**The task**
Lift out all lines below that contain "parts".
— Start of Supplied information —
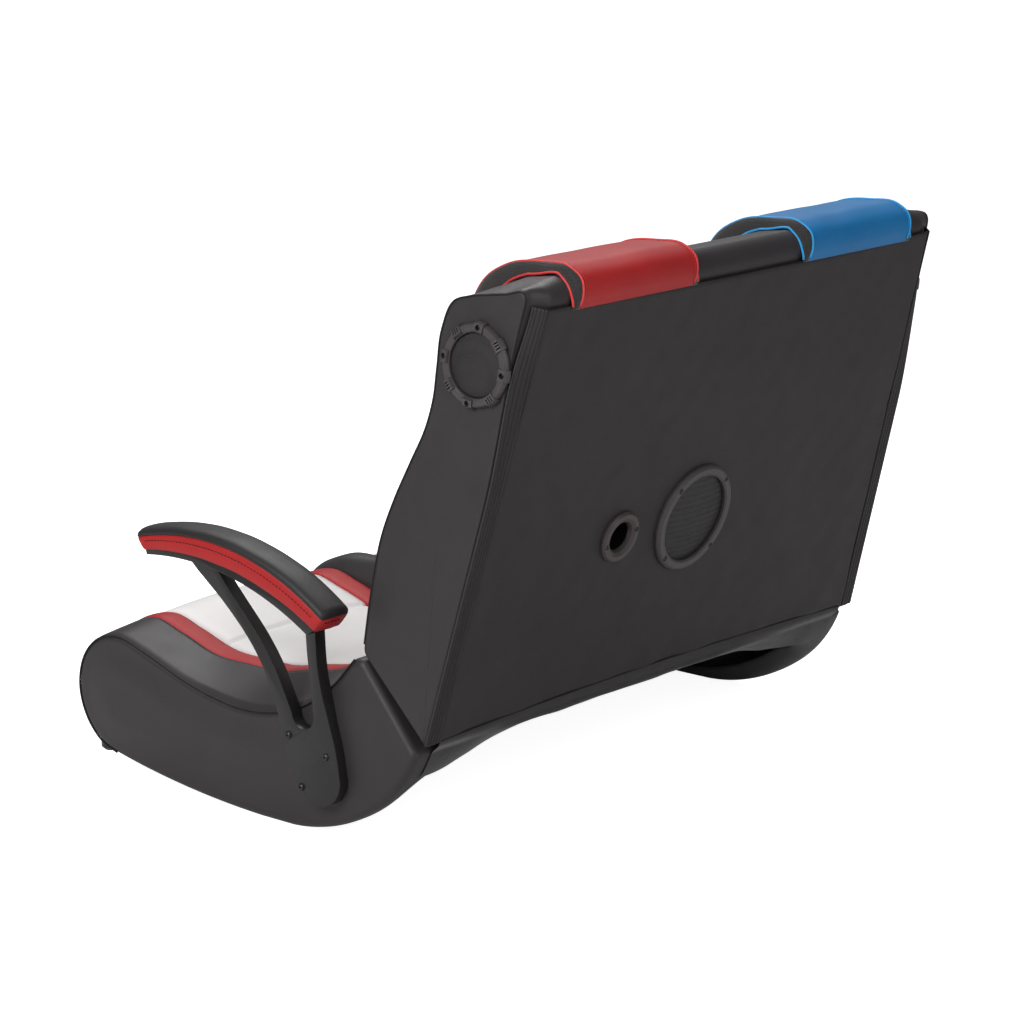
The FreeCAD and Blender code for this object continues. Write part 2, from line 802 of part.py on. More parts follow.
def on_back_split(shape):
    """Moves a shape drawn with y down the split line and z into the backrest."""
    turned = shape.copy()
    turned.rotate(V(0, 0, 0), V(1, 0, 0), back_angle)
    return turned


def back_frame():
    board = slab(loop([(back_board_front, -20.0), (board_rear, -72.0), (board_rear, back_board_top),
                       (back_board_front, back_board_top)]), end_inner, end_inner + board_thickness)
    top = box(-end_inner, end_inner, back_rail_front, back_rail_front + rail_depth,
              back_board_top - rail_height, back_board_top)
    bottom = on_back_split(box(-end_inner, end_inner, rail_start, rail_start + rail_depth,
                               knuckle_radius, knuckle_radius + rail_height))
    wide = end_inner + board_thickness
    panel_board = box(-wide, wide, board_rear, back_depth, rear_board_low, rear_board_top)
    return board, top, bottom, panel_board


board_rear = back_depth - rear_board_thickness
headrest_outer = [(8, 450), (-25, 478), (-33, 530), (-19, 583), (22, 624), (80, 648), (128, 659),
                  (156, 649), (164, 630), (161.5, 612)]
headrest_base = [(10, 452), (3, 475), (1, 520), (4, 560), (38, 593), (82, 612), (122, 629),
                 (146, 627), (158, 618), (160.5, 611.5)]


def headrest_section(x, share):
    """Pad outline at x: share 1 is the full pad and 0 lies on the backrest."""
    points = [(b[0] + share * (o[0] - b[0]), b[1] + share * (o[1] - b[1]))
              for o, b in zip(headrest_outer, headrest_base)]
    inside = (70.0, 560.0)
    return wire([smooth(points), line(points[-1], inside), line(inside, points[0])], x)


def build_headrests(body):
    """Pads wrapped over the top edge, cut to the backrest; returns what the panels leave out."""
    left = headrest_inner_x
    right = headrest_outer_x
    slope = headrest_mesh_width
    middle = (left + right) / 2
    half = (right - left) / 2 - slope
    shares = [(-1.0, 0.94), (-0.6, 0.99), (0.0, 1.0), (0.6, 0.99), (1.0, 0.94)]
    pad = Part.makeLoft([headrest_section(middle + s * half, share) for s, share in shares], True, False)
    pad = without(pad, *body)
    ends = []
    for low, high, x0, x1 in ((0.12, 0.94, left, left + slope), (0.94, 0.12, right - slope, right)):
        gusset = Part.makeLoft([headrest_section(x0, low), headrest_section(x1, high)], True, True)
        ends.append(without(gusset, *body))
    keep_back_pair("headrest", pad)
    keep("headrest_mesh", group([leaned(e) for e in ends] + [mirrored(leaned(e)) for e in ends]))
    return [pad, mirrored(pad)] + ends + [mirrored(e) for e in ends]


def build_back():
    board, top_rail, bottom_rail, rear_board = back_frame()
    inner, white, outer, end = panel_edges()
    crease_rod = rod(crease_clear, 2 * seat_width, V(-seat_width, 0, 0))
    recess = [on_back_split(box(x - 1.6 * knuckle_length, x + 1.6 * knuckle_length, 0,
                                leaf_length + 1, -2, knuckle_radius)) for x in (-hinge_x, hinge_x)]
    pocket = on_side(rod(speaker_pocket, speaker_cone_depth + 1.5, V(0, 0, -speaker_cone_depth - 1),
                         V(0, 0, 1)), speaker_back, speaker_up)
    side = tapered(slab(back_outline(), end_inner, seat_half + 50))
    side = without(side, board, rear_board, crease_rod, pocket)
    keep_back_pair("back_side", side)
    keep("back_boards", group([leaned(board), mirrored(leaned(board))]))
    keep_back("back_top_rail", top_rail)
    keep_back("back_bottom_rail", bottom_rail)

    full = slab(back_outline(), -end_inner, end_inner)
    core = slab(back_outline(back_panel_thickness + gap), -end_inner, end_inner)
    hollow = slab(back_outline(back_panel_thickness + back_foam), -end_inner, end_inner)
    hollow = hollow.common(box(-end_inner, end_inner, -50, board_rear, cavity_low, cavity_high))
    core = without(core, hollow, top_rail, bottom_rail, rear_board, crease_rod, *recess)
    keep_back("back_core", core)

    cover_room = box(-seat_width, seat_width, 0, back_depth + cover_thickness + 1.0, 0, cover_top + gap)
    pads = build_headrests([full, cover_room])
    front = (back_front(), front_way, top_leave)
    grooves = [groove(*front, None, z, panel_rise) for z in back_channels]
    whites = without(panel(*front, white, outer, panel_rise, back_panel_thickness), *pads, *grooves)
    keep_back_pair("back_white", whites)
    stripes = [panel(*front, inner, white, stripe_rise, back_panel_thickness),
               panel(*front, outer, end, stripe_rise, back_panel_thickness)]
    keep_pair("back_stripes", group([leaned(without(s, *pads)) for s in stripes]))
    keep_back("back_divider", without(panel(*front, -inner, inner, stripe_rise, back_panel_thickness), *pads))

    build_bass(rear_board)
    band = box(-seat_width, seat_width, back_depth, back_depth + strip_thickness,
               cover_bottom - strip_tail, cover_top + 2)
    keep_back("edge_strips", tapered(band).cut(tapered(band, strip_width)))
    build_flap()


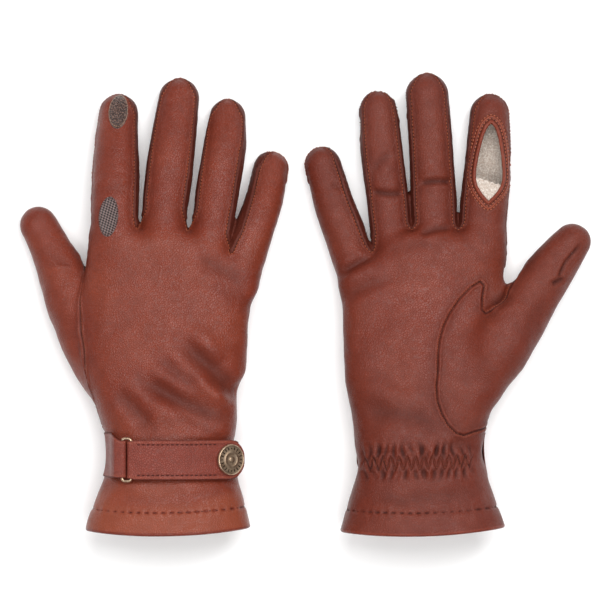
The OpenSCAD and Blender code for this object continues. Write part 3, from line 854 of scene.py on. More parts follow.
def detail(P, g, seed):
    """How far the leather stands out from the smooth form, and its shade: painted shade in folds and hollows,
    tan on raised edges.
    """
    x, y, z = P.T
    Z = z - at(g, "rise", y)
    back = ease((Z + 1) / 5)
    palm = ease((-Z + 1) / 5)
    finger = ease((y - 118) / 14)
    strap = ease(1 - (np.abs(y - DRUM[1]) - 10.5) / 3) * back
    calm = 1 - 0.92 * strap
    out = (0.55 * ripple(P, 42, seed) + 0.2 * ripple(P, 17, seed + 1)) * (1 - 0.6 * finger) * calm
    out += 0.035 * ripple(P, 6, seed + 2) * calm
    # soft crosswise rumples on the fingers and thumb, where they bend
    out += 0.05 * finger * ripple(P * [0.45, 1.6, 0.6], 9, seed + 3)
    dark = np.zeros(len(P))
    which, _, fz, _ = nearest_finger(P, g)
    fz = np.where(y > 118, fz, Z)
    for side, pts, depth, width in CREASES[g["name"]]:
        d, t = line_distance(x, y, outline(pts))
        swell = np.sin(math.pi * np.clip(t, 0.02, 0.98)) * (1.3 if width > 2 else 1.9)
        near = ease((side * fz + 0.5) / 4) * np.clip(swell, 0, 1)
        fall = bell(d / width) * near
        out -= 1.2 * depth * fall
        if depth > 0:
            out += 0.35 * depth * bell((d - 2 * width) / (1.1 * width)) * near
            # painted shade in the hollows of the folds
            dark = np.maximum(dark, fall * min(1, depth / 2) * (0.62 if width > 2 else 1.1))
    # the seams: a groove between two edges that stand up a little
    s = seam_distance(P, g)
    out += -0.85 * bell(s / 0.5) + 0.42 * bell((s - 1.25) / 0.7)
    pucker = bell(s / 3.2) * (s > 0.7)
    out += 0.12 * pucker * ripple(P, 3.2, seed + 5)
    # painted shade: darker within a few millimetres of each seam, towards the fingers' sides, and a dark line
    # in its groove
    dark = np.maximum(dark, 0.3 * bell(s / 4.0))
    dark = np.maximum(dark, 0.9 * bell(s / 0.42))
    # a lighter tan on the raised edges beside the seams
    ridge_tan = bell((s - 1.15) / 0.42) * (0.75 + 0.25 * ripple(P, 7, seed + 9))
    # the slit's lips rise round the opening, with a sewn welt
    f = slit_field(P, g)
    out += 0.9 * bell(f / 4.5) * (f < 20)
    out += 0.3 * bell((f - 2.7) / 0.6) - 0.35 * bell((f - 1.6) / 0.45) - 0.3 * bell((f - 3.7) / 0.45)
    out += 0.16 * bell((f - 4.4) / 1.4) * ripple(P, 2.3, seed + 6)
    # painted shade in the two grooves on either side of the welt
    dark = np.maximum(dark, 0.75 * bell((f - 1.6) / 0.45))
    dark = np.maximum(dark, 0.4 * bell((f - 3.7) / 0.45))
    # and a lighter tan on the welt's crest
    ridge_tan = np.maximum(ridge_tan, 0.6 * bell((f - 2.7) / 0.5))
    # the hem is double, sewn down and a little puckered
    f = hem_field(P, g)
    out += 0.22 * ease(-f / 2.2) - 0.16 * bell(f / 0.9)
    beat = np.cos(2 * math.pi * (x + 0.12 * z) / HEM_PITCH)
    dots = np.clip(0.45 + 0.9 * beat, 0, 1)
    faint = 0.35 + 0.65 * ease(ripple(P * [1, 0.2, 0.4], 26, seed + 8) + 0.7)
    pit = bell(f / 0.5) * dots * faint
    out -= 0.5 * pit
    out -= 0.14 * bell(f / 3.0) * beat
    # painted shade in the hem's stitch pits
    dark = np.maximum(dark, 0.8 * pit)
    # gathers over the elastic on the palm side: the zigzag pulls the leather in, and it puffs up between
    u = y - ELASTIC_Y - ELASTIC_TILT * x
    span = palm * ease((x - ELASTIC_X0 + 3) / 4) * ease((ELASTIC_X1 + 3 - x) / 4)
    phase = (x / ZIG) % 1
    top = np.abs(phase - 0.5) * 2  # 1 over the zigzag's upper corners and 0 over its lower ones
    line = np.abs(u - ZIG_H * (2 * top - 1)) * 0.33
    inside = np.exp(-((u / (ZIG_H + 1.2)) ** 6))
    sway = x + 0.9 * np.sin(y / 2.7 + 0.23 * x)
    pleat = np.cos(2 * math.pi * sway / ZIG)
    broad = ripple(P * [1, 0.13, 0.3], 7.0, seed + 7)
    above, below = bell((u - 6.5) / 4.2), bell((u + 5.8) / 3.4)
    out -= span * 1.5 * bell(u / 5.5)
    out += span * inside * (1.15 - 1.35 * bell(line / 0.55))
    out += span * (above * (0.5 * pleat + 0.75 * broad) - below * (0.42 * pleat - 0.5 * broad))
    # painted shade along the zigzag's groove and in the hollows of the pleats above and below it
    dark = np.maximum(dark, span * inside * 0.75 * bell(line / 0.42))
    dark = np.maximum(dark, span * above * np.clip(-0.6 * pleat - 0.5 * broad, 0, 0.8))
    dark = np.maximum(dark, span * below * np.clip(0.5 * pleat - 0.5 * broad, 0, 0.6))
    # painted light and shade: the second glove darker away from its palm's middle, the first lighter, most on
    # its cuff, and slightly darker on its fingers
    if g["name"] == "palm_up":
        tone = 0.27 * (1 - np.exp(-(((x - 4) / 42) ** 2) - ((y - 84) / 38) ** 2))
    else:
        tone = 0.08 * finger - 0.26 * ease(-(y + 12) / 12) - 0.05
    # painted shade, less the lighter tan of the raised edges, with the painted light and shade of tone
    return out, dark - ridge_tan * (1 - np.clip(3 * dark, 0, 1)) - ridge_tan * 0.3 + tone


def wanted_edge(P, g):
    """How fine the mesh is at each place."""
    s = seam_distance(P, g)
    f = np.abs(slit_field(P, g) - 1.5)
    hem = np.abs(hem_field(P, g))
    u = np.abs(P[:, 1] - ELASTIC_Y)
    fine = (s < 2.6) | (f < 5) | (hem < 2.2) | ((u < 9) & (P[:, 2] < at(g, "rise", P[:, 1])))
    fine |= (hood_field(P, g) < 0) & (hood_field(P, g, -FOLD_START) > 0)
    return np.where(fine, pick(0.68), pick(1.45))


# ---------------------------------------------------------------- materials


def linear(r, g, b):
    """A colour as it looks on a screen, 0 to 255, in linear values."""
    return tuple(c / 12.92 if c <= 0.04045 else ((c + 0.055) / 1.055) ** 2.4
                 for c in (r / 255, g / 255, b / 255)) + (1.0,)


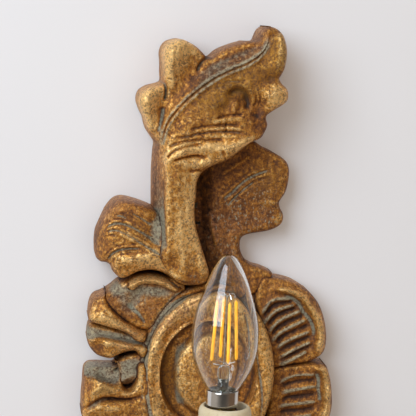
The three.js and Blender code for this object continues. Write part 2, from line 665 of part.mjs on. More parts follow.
— End of Supplied information —
**Solution**
The FreeCAD and Blender code for this object continues. Write part 2, from line 802 of part.py on. More parts follow.
The OpenSCAD and Blender code for this object continues. Write part 3, from line 854 of scene.py on. More parts follow.
The three.js and Blender code for this object continues. Write part 2, from line 665 of part.mjs on. More parts follow.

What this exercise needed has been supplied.